Great journalism has been done over leaked documents. The Snowden leaks involved reams of content produced by intelligence concerning a plethora of subjects, for a diversity of purposes. Weaving that information together into a coherent story that exposed the broad strokes of what the NSA was up to was great journalism.
Likewise, great journalism can be done by distilling and contextualizing singular documents that are long, nuanced, and require domain knowledge.
This likely isn't one of those circumstances. If you had the document, you wouldn't need the writer, who may not even have seen the original document (the story dates at least back to the 29th [0]).
Fourthly, if you had the document, you would be able to check the author's work. This has been an underconsidered thorn in journalist's side for some time. Different publications have different content production policies. A writer may be expected to produce three to four pieces a day. In this context, even when they aren't trying to manipulate information push a narrative or belief on you (though they often are), the writer may only have skimmed the original document before putting out their piece.
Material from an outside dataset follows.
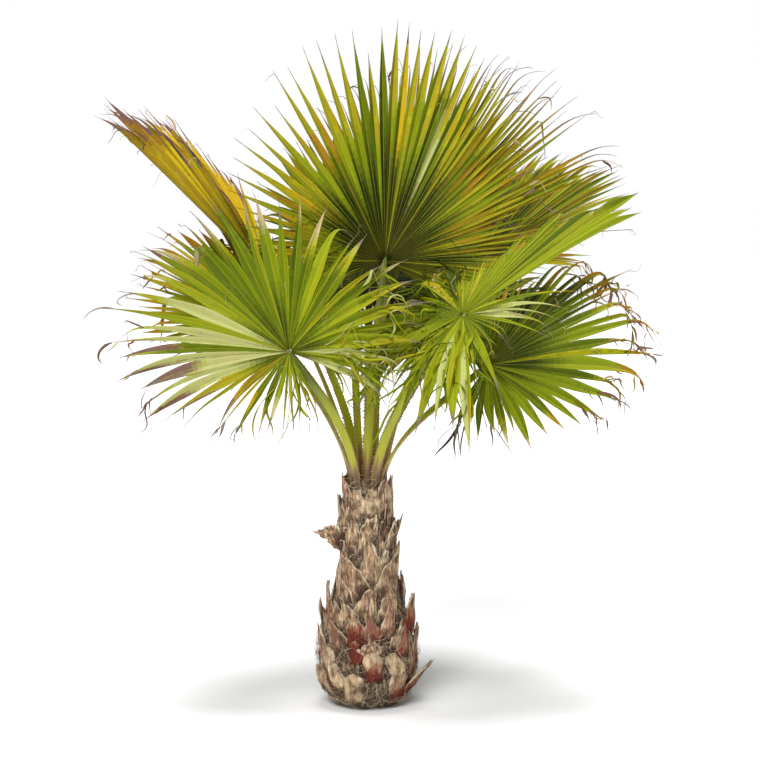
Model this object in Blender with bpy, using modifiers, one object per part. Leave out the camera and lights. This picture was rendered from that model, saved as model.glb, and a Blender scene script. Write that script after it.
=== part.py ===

As a result, they may have been wrong in some essential, or technical manner that astute readers could pick up on.
This would diminish the writer's reputation, as well as the publication, and the journalistic field's.
5) Generally speaking, uploading unaltered documents is a great way to burn your source, since both printed and digital copies of documents can be easily fingerprinted.
Massive one-time dumps like Chelsea Manning's or Edward Snowden's are not the norm when it comes to leaks; leakers often stay at their position for quite some time, and journalists have every incentive to protect their ability to get inside information
If you keep you pay enough attention, I think you'd find that primary sources have nearly completely disappeared from the news media. They'd much rather tell you what to think, rather than risk having you make your own mind up.